━━━━━ Data
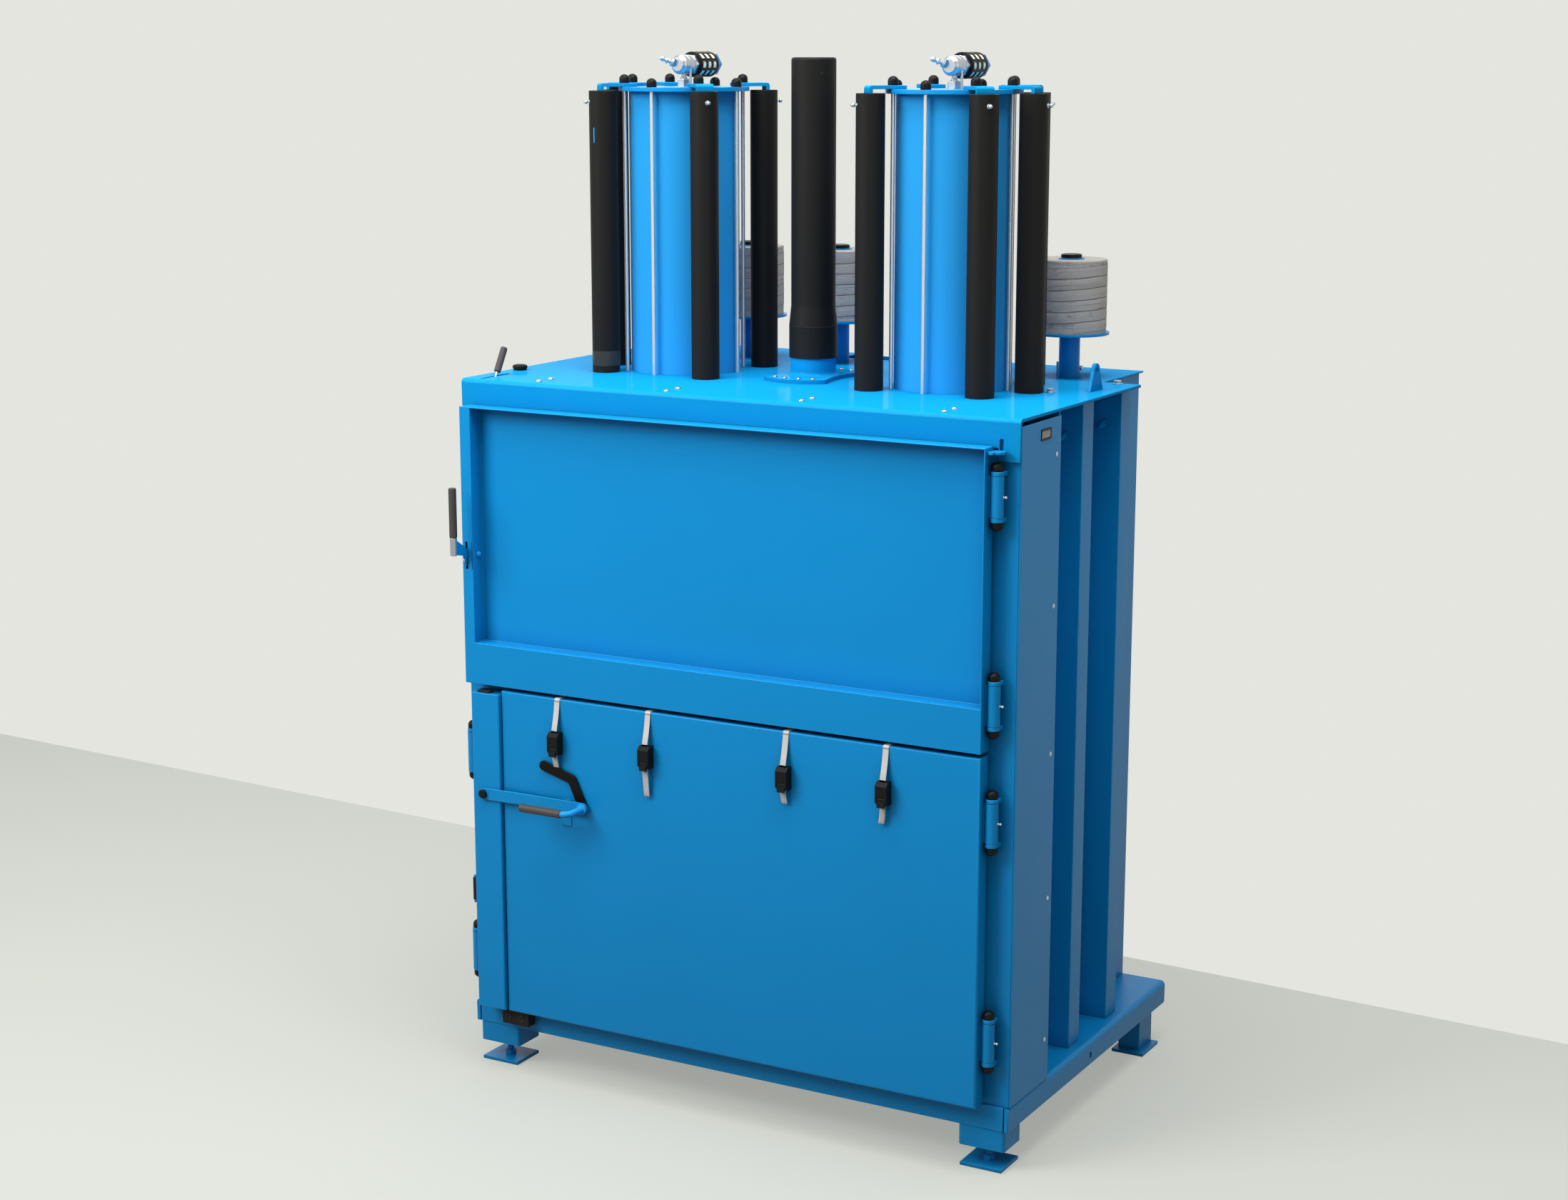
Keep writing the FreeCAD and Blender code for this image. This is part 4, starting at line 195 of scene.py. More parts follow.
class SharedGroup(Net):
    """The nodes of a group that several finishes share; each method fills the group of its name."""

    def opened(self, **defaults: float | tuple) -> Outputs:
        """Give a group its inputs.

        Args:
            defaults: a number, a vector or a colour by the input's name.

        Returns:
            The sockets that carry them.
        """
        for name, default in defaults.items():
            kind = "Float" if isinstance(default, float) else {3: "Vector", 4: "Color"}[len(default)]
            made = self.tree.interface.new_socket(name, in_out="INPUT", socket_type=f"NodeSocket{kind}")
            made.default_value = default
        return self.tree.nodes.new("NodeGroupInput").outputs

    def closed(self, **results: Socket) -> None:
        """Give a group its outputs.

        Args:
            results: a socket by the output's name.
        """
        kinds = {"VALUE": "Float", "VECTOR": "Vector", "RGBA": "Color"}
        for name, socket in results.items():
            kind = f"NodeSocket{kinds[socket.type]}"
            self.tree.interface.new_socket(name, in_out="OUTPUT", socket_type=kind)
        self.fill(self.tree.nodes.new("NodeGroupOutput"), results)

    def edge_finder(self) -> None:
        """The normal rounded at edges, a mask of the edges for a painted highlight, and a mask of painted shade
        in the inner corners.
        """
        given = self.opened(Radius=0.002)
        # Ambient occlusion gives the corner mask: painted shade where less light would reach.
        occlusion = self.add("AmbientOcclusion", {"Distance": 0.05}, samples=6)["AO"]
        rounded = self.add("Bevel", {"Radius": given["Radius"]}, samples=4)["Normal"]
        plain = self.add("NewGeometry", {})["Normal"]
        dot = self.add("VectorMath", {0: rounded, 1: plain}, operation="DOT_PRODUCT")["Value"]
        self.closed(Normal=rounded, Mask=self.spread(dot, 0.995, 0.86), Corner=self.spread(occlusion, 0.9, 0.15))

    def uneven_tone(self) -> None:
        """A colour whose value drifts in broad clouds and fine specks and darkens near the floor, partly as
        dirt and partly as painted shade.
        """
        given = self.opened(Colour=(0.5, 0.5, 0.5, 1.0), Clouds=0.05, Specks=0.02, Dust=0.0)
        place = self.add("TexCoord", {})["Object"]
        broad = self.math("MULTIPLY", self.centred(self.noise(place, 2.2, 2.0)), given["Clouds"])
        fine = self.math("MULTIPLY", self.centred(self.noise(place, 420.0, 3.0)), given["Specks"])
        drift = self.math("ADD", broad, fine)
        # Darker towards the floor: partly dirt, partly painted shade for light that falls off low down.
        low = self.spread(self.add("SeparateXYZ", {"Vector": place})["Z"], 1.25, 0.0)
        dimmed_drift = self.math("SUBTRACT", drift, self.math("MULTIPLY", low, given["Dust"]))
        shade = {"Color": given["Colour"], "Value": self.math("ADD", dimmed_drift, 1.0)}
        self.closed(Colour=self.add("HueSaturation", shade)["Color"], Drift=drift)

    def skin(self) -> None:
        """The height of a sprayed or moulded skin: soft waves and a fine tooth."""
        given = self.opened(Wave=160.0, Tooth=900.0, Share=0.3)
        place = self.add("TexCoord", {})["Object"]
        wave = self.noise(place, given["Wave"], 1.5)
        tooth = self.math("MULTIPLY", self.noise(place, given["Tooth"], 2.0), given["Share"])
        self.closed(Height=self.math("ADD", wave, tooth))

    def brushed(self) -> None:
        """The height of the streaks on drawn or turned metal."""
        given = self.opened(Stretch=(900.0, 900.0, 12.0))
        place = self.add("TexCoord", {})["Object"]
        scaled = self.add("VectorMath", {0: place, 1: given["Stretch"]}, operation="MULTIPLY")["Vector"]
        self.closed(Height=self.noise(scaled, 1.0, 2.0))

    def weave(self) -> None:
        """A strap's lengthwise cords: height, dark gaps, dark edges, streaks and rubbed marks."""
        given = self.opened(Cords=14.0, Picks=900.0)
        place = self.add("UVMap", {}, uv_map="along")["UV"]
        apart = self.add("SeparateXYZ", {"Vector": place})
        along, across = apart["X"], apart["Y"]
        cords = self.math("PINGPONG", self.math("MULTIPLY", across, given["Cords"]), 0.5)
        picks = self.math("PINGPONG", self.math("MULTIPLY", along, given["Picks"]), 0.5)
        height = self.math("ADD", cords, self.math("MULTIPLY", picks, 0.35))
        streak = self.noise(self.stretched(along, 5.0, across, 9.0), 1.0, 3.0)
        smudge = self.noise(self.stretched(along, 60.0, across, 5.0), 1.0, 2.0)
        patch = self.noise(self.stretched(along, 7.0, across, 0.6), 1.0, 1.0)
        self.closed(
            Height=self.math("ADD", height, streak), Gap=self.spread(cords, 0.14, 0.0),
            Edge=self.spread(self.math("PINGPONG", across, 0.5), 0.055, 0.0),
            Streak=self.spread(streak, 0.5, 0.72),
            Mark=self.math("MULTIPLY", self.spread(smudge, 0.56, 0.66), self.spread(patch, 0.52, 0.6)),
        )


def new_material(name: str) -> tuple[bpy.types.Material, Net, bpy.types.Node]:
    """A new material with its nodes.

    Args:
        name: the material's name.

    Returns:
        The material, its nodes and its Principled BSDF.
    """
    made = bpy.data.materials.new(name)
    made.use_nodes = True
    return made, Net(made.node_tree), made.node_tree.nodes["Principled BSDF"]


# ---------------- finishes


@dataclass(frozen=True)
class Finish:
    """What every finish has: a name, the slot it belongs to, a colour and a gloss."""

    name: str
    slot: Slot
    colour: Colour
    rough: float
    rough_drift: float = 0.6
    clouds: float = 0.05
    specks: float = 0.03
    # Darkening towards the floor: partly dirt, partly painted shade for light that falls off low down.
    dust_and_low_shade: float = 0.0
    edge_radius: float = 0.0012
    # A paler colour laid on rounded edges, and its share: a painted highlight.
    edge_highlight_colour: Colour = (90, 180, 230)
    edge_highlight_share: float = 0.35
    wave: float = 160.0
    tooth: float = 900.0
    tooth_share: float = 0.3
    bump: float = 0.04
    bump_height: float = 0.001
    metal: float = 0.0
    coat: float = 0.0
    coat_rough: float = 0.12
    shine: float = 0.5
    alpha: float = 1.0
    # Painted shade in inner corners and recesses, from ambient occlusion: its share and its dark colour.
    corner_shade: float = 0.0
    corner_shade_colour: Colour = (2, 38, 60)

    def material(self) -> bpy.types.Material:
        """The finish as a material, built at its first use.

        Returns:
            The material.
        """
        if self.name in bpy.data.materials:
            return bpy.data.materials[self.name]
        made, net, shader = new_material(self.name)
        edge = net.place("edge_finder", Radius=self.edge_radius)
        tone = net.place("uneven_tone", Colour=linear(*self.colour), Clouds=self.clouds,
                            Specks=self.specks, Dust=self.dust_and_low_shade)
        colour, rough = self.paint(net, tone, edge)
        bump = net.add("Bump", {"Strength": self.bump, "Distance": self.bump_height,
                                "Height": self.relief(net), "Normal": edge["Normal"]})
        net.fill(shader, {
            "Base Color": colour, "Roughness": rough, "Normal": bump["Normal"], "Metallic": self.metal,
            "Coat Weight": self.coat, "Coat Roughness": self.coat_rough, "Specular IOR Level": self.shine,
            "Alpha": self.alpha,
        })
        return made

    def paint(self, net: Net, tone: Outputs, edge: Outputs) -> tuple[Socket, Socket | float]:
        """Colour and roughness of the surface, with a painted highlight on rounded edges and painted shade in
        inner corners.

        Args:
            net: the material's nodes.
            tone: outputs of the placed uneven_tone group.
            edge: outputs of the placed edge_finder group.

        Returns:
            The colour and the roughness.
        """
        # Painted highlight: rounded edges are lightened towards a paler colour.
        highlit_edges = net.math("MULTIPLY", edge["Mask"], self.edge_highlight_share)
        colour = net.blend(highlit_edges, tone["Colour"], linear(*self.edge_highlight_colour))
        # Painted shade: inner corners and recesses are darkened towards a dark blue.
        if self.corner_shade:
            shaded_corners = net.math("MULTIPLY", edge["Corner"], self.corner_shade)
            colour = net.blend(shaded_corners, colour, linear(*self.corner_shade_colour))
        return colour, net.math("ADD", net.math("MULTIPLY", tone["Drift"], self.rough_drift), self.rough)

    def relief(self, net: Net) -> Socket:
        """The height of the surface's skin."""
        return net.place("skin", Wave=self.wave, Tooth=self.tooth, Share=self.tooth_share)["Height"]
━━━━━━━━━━
— What this task involves —
Starting at the first line of the material above, reproduce each line exactly up to and including the line with "group its outputs.".

— Task output —
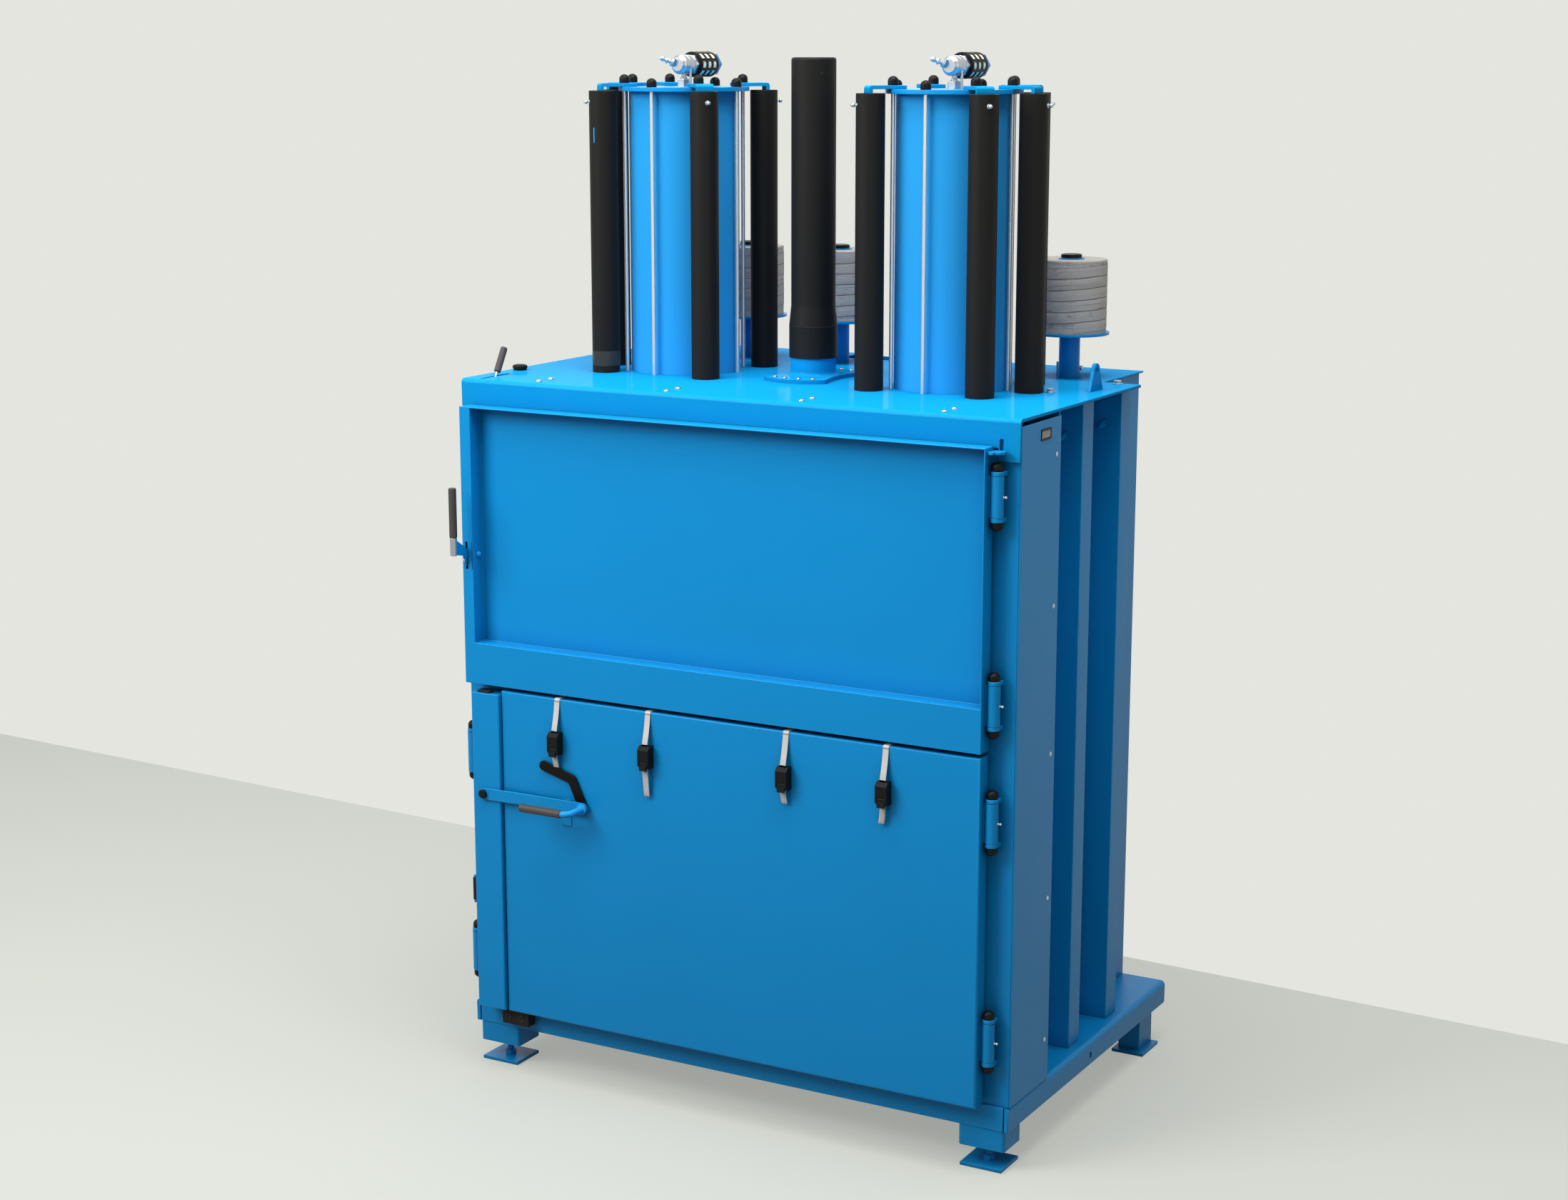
Keep writing the FreeCAD and Blender code for this image. This is part 4, starting at line 195 of scene.py. More parts follow.
class SharedGroup(Net):
    """The nodes of a group that several finishes share; each method fills the group of its name."""

    def opened(self, **defaults: float | tuple) -> Outputs:
        """Give a group its inputs.

        Args:
            defaults: a number, a vector or a colour by the input's name.

        Returns:
            The sockets that carry them.
        """
        for name, default in defaults.items():
            kind = "Float" if isinstance(default, float) else {3: "Vector", 4: "Color"}[len(default)]
            made = self.tree.interface.new_socket(name, in_out="INPUT", socket_type=f"NodeSocket{kind}")
            made.default_value = default
        return self.tree.nodes.new("NodeGroupInput").outputs

    def closed(self, **results: Socket) -> None:
        """Give a group its outputs.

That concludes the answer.